Menurut Vanden Bos (2007) regulasi emosi adalah kemampuan
individu untuk memodulasi emosi atau mengatur emosi. Teknik regulasi
emosi yang didasari mencangkup belajar menafsirkan situasi secra berbeda
untuk mengelola situasi-situasi tersebut menjadi lebih baik , mengubah
target emosi (misal marah), dengan cara yang memungkinkan untuk
memberikan hasil yang lebih positif dan menggali bagaimana perbedaan
perilaku dapat digunakan dalam melayani kondisi emosional tertentu.
Regulasi emosi biasanya berkembang sepanjang rentang kehidupan.
Gottman dan Katz (Wilson, 1999) mendefinisikan regulasi emosi sebagai
kemampuan untuk mencegah perilaku yang tidak sesuai terkait dengan
pengaruh negatif atau positif yang kuat, menenangkan berbagai
rangsangan fisik individual yang disebabkan oleh pengaruh kuat,
memfokuskan perhatian dan mengatur individu untuk mengkoordinasi
tindakan dalam upaya mencapai tujuan eksternal.
Garnefski dkk, (2001) regulasi emosi secara kognitif adalah suatu
cara kognitif untuk mengelola informasi yang dapat menimbulkan suatu
kondisi emosi tetentu, dan merupakan bagian kognitif dari coping.

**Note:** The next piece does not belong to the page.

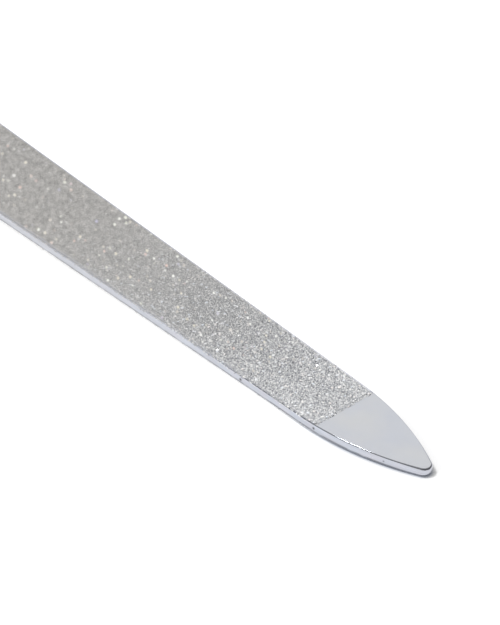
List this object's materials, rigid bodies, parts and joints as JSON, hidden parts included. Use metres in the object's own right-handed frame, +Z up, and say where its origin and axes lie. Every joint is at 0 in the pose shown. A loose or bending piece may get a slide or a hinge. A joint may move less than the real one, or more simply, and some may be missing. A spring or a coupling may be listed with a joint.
{
  "type": "diamond nail file",
  "caption": "Tapered metal nail file with a pointed bare tip, diamond grit on both faces and a slim moulded handle.",
  "frame": {"origin": "under the middle of the file, on the plane of the handle's flat underside", "axes": "+X from the handle towards the blade's pointed nose, +Z up out of the coarse face, +Y across the blade"},
  "size_m": [0.154, 0.015, 0.0051],
  "materials": {
    "chromed_steel": "bright chrome on the sides, satin on the bare tip",
    "coarse_diamond_grit": "sparkling grit held in nickel, coarse",
    "fine_diamond_grit": "sparkling grit held in nickel, fine",
    "handle_plastic": "fine moulded satin"
  },
  "bodies": {
    "root": {"blade_blank": "chromed_steel", "upper_grit_coat": "coarse_diamond_grit", "lower_grit_coat": "fine_diamond_grit", "handle_upper_shell": "handle_plastic", "handle_lower_shell": "handle_plastic"}
  },
  "joints": []
}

Terdapat Sembilan strategi dari regulasi emosi secara kognitif menurut
Garnefski, Kraj, dan Spinhoven (2001) tersebut yaitu: (1) Self blame, yaitu
pola pikir menyalahkan diri sendiri atas peristiwa negatif yang dialaminya.
(2) Acceptance yaitu pola pikir menerima atau pasrah terhadap keadaan
yang menimpanya. (3) Rumination atau focus on thought yaitu pola pikir
yang berpusat pada pemikiran atau perasaan terhadap peristiwa negatif
yang dialaminya. (4) Positive refocusing yaitu pola pikir untuk memilih
memikirkan hal-hal yang menyenangkan dibandingkan memikirkan
peristiwa negatif tersebut. (5) Refocus on planning yaitu pola pikir tentang
apa yang akan dilakukan dan bagaimana mengatasi peristiwa negatif yang
menimpanya. (6) Positive reappraisal yaitu pemikiran mengenai manfaat
yang dapat diambil atau hikmah dari peristiwa yang dialaminya. (7)

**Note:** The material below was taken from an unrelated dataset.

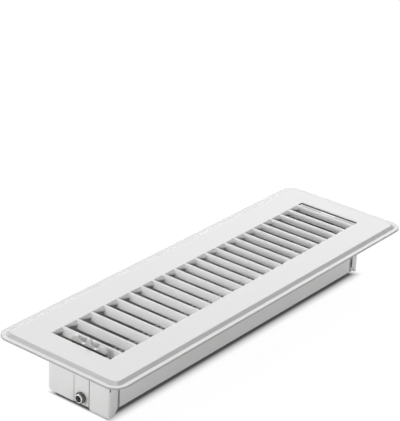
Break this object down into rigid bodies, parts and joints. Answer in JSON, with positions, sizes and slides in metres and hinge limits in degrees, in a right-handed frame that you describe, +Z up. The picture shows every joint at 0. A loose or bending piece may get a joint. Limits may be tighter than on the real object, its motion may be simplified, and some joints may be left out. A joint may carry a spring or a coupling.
{
  "type": "floor register",
  "caption": "Drop-in floor register with a louvred face plate on a shallow duct box and a foot lever that works a two-leaf damper inside",
  "frame": {"origin": "centre of the bounding box in plan, at the foot of the duct box", "axes": "+X along the length from the lever end to the plain end, +Y across, +Z up out of the floor"},
  "size_m": [0.2922, 0.0952, 0.0428],
  "materials": {
    "paint": "white gloss enamel",
    "steel": "zinc-plated steel"
  },
  "bodies": {
    "register_body": {"face_plate": "paint", "left_side_wall": "paint", "right_side_wall": "paint", "near_end_inner_panel": "paint", "near_end_outer_panel": "paint", "far_end_inner_panel": "paint", "far_end_outer_panel": "paint", "near_damper_bracket": "paint", "far_damper_bracket": "paint", "spacer_bush": "steel", "spring_washer": "steel"},
    "lever_arm": {"lever": "paint", "pivot_tube": "steel", "retaining_ring": "steel"},
    "left_leaf": {"left_damper_leaf": "paint", "near_left_axle_pin": "steel", "far_left_axle_pin": "steel", "left_tie_pin": "steel"},
    "right_leaf": {"right_damper_leaf": "paint", "near_right_axle_pin": "steel", "far_right_axle_pin": "steel", "right_tie_pin": "steel", "drive_pin": "steel"},
    "tie_link": {"tie_bar": "steel"}
  },
  "joints": [
    {"name": "lever_pivot", "type": "hinge", "parent": "register_body", "child": "lever_arm", "pos_m": [-0.119, -0.002, 0.0058], "axis": [1, 0, 0], "range_deg": [-17, 9]},
    {"name": "left_leaf_pivot", "type": "hinge", "parent": "register_body", "child": "left_leaf", "pos_m": [0, 0.0116, 0.0135], "axis": [1, 0, 0], "range_deg": [-54.5, 28.9]},
    {"name": "right_leaf_pivot", "type": "hinge", "parent": "register_body", "child": "right_leaf", "pos_m": [0, -0.0116, 0.0135], "axis": [1, 0, 0], "range_deg": [-54.5, 28.9]},
    {"name": "tie_bar_pivot", "type": "hinge", "parent": "right_leaf", "child": "tie_link", "pos_m": [0.11735, -0.01293, 0.01935], "axis": [1, 0, 0], "range_deg": [-28.9, 54.5]}
  ],
  "couplings": [
    {"joint": "left_leaf_pivot", "follows": "lever_pivot", "ratio": 3.2},
    {"joint": "right_leaf_pivot", "follows": "lever_pivot", "ratio": 3.2},
    {"joint": "tie_bar_pivot", "follows": "lever_pivot", "ratio": -3.2}
  ]
}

Putting into perspective yaitu pola pikir untuk mengganggap serius
peristiwa yang dialaminya, atau menekankan relativitas makna dri
peristiwa negatif yang telah dialaminya dibandingkan dengan kejadian
lainnya. (8) Catastrophizing yaitu pemikiran bahwa peristiwa negatif yang
menimpanya merupakan suatu yang sangat buruk dan mungkin yang
terburuk yang terjadi. (9) Blaming others yaitu pola pikir menyalahkan
orang lain atas peristiwa yang dialaminya.

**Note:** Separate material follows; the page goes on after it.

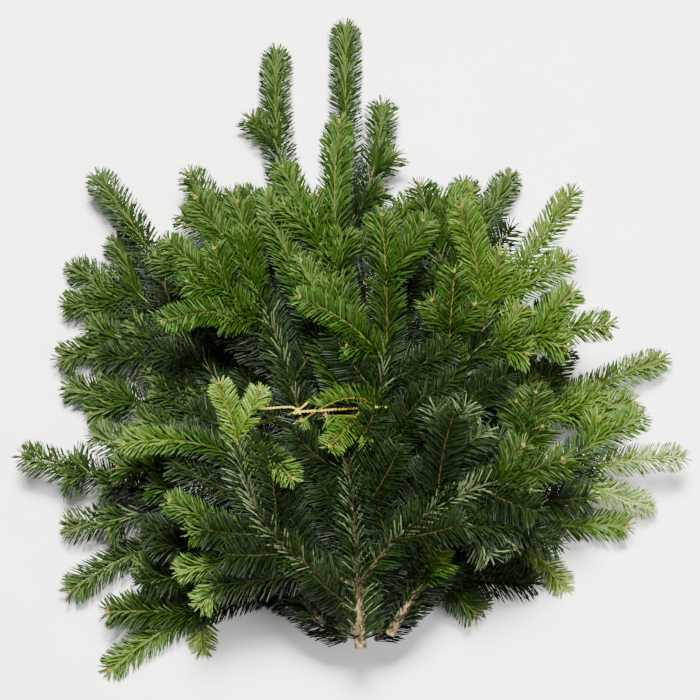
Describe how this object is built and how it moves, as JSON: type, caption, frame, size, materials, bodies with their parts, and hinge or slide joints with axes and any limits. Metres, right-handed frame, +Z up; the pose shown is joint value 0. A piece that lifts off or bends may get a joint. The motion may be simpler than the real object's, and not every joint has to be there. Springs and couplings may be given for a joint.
{
  "type": "tied bunch of cut fir boughs",
  "caption": "Bunch of cut fir greenery lying on its back, its needled boughs fanned out from bare cut stems and tied round the middle with twine.",
  "frame": {"origin": "middle of the bunch's length and width, at the height of the lowest needle tips, on what it lies on", "axes": "+Y from the cut ends to the tips, +X to the right as seen from above with the cut ends near, +Z up out of the bunch's front"},
  "size_m": [0.677, 0.7312, 0.2124],
  "materials": {
    "bark": "matte grey-brown bark with pinkish cut ends",
    "needles_young": "satin, bright yellow-green needles of this year's shoots",
    "needles_green": "satin, mid green needles",
    "needles_dark": "satin, dark green needles of older shoots",
    "needles_pale": "satin, pale grey-green needles",
    "twine": "matte golden twisted twine"
  },
  "bodies": {
    "root": {"bough_front": "bark", "bough_centre": "bark", "bough_upper_left": "bark", "bough_upper_right": "bark", "bough_top": "bark", "bough_back_left": "bark", "bough_back_right": "bark", "bough_left": "bark", "bough_right": "bark", "bough_low_left": "bark", "bough_low_right": "bark", "bough_front_left": "bark", "bough_front_right": "bark", "twine": "twine", "spray_top_leader": "needles_green", "spray_top_left": "needles_green", "spray_top_right": "needles_green", "spray_top_out": "needles_green", "spray_top_across": "needles_green", "spray_tall": "needles_young", "spray_centre_leader": "needles_young", "spray_centre_up": "needles_young", "spray_centre_left": "needles_young", "spray_centre_hanging": "needles_green", "spray_upper_left_leader": "needles_young", "spray_upper_left_out": "needles_young", "spray_upper_right_leader": "needles_young", "spray_upper_right_up": "needles_young", "spray_upper_right_out": "needles_young", "spray_upper_right_in": "needles_green", "spray_back_left_leader": "needles_green", "spray_back_left_spike": "needles_green", "spray_back_left_out": "needles_green", "spray_back_left_low": "needles_green", "spray_back_right_leader": "needles_green", "spray_back_right_up": "needles_green", "spray_back_right_out": "needles_dark", "spray_back_right_far": "needles_pale", "spray_left_leader": "needles_green", "spray_left_up": "needles_green", "spray_left_down": "needles_green", "spray_low_left_leader": "needles_green", "spray_low_left_down": "needles_pale", "spray_low_left_foot": "needles_pale", "spray_right_leader": "needles_pale", "spray_right_up": "needles_green", "spray_right_down": "needles_pale", "spray_right_in": "needles_young", "spray_right_low": "needles_young", "spray_low_right_leader": "needles_green", "spray_low_right_down": "needles_pale", "spray_low_right_foot": "needles_dark", "spray_front_left_leader": "needles_young", "spray_front_left_out": "needles_young", "spray_front_left_in": "needles_young", "spray_front_left_low": "needles_green", "spray_front_left_foot": "needles_young", "spray_front_right_leader": "needles_green", "spray_front_right_up": "needles_dark", "spray_front_right_down": "needles_dark"}
  },
  "joints": []
}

Setiap strategi tersebut mencerminkan apa yang ada dalam pikiran
saat mengalami peristiwa negatif. Peristiwa negatif merupakan peristiwa
yang penuh dengan tekanan. Menurut Stanbusy dan Gunnar (Burges,
2006) situasi dan kondisi yang penuh tekanan berpotensi menimbulkan
emosi-emosi yang negatif, disitulah seseorang membutuhkan regulasi
emosi untuk meredam emosi negatif dalam dirinya. Sebagai contoh
seorang anak remaja yang tertekan melihat orang tuanya bertengkar
dihadapannya. Situasi tersebut mengharuskan anak remaja tersebut untuk
dapat meregulasi emosinya agar tidak terbawa dalam konflik dengan orang
tuanya. Menyadari bahwa peristiwa dianggap menekan atau tidak
tergantung penilaian kognitif individu mengenai peristiwa tersebut, maka
peristiwa negatif dapat dimengerti sebagai peristiwa yang dapat
mengurangi kesejahteraan individu dan individu merasa perlu untuk
melakukan upaya meregulasi emosi untuk mengatasi, mengurangi atau
menghilangkan emosi-emosi negatif yang dirasakan individu tersebut.
Berdasarkan penjabaran di atas, dapat disimpulakan bahwa regulasi
emosi merupakan kemampuan pengontrolan emosi yang tampak maupun
tidak tampak melalui pemantauan, pengevaluasian, dan pemodifikasi
reaksi-reaksi emosi yang sesuai untuk mencapai keseimbangan emosi.